Die ungewöhnlichen Grundrisse und Ausstattungsdetails wie historische Kamine und Kronleuchter, alle funktionsfähig, haben ihren Preis – finden aber auch ihre Fans. Mehr als 50 Prozent der 107 Wohnungen, zehn davon etwas schlichter in einem angrenzenden Neubau, sind schon vermietet. Vorwiegend Geschäftsführer, Vorstände und Firmeninhaber haben sich entschieden, Preise von 7,50 bis 18 Euro netto kalt zu zahlen. Dafür könnensie dann durchs opulente Treppenhaus per gläsernem Fahrstuhl in ihr so genanntes Schlossloft oder in ihre Galeriewohnung gleiten. Klar, dass alle Wohnungen Terrassen oder Balkone haben, ebenso wie Tiefgaragenstellplätze.

25 Millionen Euro werden Kauf und Umbau die RVB Witzlebenstraße, hervorgegangen aus der Reggeborgh Group, insgesamt kosten. Dafür gilt das Atrion schon jetzt als Modell für ähnliche Projekte in anderen Bundesländern. Den Architekten freut’s, obwohl das Atrion nicht seine erste Aufgabe dieser Art ist. In Leipzig hat sein Team für die alte Schokoladenfabrik Loftwohnungen entworfen.

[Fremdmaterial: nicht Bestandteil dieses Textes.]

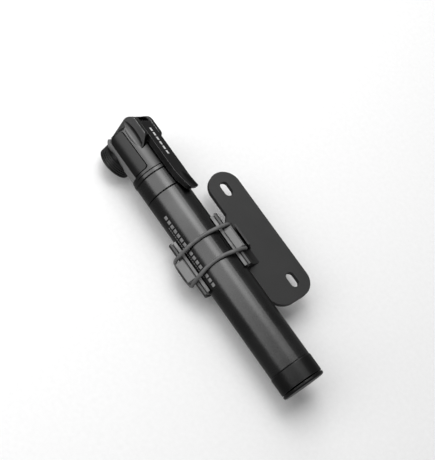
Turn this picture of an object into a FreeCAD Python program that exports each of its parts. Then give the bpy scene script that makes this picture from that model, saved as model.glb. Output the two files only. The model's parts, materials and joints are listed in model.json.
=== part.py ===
import FreeCAD, Part
import math
import os

# Bicycle mini pump in its side bracket, millimetres.
# +X runs along the barrel towards the handle's end, so the head is at -X.
# +Y runs from the pump to the bracket's bolt line, and +Z leaves the bicycle's tube.
# The origin is the centre of the two bottle-boss slots, on the plate's back face.
# "reach" below is a distance from the handle's end towards the head.

# ---- driving dimensions: pump ----
handle_end_x = 84.5
pump_axis_y = -33.5
pump_axis_z = 3.0
head_roll = -35.0
sleeve_radius = 12.5
sleeve_bore = 11.0
barrel_radius = 10.2
barrel_bore = 9.0

end_plug_reach = 1.9
end_cap_reach = 13.2
sleeve_mouth_reach = 129.5
collar_reach = 141.2
ring_reach = 143.8
groove_gap = 0.3
end_cap_radius = 12.8
ring_radius = 12.75

barrel_open_reach = 19.0
barrel_head_reach = 150.0
bush_length = 7.0
rod_radius = 4.0
rod_start_reach = 8.0
piston_reach = 139.0
piston_length = 9.0

# ---- driving dimensions: head ----
head_radius = 12.4
head_top_reach = 173.0
head_edge_radius = 2.6
port_reach = 164.1
pin_reach = 167.3
lever_face_height = 15.3
lever_width = 12.4
lever_tip_reach = 122.5
lever_tip_height = 16.8
lever_clearance = 13.1
cam_radius = 7.2
cam_offset = 1.0
crown_radius = 5.0
pin_height = lever_face_height - cam_radius - cam_offset
pin_radius = 1.5
pin_half_length = 7.4
hinge_half_width = 9.4
slot_half_width = lever_width / 2 + 0.25
chamber_radius = 7.0
valve_hole_radius = 4.4
gland_bore = 3.8
gland_radius = 6.75
gland_cap_radius = 10.4
gland_cap_face = -15.7
gland_cap_base = -10.0
gland_cap_spigot = 7.9
gland_back = -6.25
gland_front = -11.8
cover_stand = 0.4
cover_depth = 0.8
saddle_flat = -10.7
saddle_edge = -4.4
saddle_flat_half = 5.6
saddle_edge_half = 11.65
saddle_wall = 1.9
saddle_start_reach = ring_reach + 1.6
socket_wall_radius = 11.0
socket_wall_reach = 153.0

# ---- driving dimensions: bracket ----
cradle_roll = 27.0
cradle_reach = (70.5, 104.5)
liner_radius = 12.95
cradle_bore = 14.4
cradle_radius = 16.05
cradle_rim = 5.5
liner_rim = 5.95
plate_thickness = 3.0
plate_half_width = 10.0
boss_spacing = 64.0
slot_radius = 2.7
slot_length = 9.4
strap_diameter = 2.3
strap_spacing = 15.0
strap_gap = 0.45
strap_reach = 88.5
bight_spacing = 16.2
bight_reach = 87.0

X_AXIS = FreeCAD.Vector(1, 0, 0)
Y_AXIS = FreeCAD.Vector(0, 1, 0)
Z_AXIS = FreeCAD.Vector(0, 0, 1)
FAR = 60.0


def at(reach):
    """X of a station that lies this far from the handle's end."""
    return handle_end_x - reach


def vec(x, y, z):
    return FreeCAD.Vector(x, y, z)


def on_pump(shape, roll):
    """Turn a shape made about the X axis by roll, and move it to the pump's axis."""
    placed = shape.copy()
    placed.rotate(vec(0, 0, 0), X_AXIS, roll)
    placed.translate(vec(0, pump_axis_y, pump_axis_z))
    return placed


def face_of(edges):
    return Part.Face(Part.Wire(Part.__sortEdges__(edges)))


def polygon(points):
    return Part.Face(Part.makePolygon(points + [points[0]]))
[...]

Letzter „Dienstherr“ des Hauses mit der wechselvollen Geschichte war übrigens Helge Schneider. Er drehte im vergangenen Jahr dort Szenen für die Hitlerparodie „Mein Führer“ von Regisseur Dani Levy: Hitler als armes Würstchen, das nur durch die Hilfe des Juden Grünbaum (dargestellt von Ulrich Mühe) nach oben kam. Für das Haus in der Witzlebenstraße vielleicht ein guter Abschluss des dunkelsten Kapitels seiner Geschichte.